Namanya Siti Bagja Muawanah, mahasiswa Prodi Pendidikan Bahasa dan Sastra Indonesia, Untirta. Ia berasal dari kampung Kuluk Leugeut, Ciomas. Ibunya(Askamah) meninggal ketika melahirkan anak ke-7, ketika Bagja menginjak semester empat. Bapaknya bernama Jamsuni (51 tahun) hanya tukang bersih-bersih di sekolah. Ketika ibunya meninggal, Bagja benar-benar terpukul. Apa lagi melihat saudara-saudaranya yang juga harus sekolah. Namun di sisi lain, ia tak bisa berdiam diri. Demi melanjutkan hidupnya dan kehendak yang begitu besar ingin menyelesaikan kuliahnya, ia memutuskan untuk menjadi pembantu Rumah Tangga di kota Serang. Keputusannya diambil untuk memangkas jarak dengan kampus. Jika ia bolak balik ke dari kampus ke kampungnya bisa menghabiskan 34 ribu rupiah/ hari.

Lalu iapun bertemu dengan sebuah keluarga  di komplek Ciceri Indah yang berbaik hati "menampung" dirinya. Bagja siap untuk menjadi Pembantu Rumah Tangga di sela-sela waktu senggangnya berkuliah. Yang penting ia punya kamar untuk tidur dan makan. Itu saja sudah cukup, pikirnya. 

Begitulah yang dilakukan Bagja setiap hari, kuliah dan bekerja. Ia melakukannya hingga 2,5 tahun. Cukup lama? Bisa jadi. Bahkan sebetulnya Bagja mencoba untuk bekerja sambil kuliah seperti teman-temannya yang lain. Dia pernah melamar di BTPN Syariah dan diterima. Namun ketika hendak bekerja, Bank tersebut meminta Bagja untuk cuti satu semester dan Bagja menolaknya. Ia tak mau urusan pekerjaan menggangu kuliahnya. Ia sudah bertekad ingin menyelesaikan kuliahnya secepat yang ia bisa. Di akhir semester tujuh, ia terpaksa menjual kebunnya untuk menyelesaikan kuliahnya. Akhirnya di pertengahan bulan Agustus, Bagja berhasil menyelesaikan kuliahnya selama empat tahun dengan predikat Cum Laude, sebuah capaian prestasi akademik yang cukup membanggakan.

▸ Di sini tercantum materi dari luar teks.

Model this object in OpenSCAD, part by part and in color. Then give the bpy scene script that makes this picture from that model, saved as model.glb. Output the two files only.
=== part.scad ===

Mahasiswa seperti Siti Bagja Muawanah memang ada, tapi mahasiswa semacam ini tenggelam oleh hiruk pikuk mahasiswa kebanyakan. Saya yakin banyak siti-siti lainnya yang perih hidupnya tapi memiliki kemauan keras. Selamat atas prestasimu Siti Bagja Muawanah. Ingat, perjuangan belum selesai. Belum apa-apa.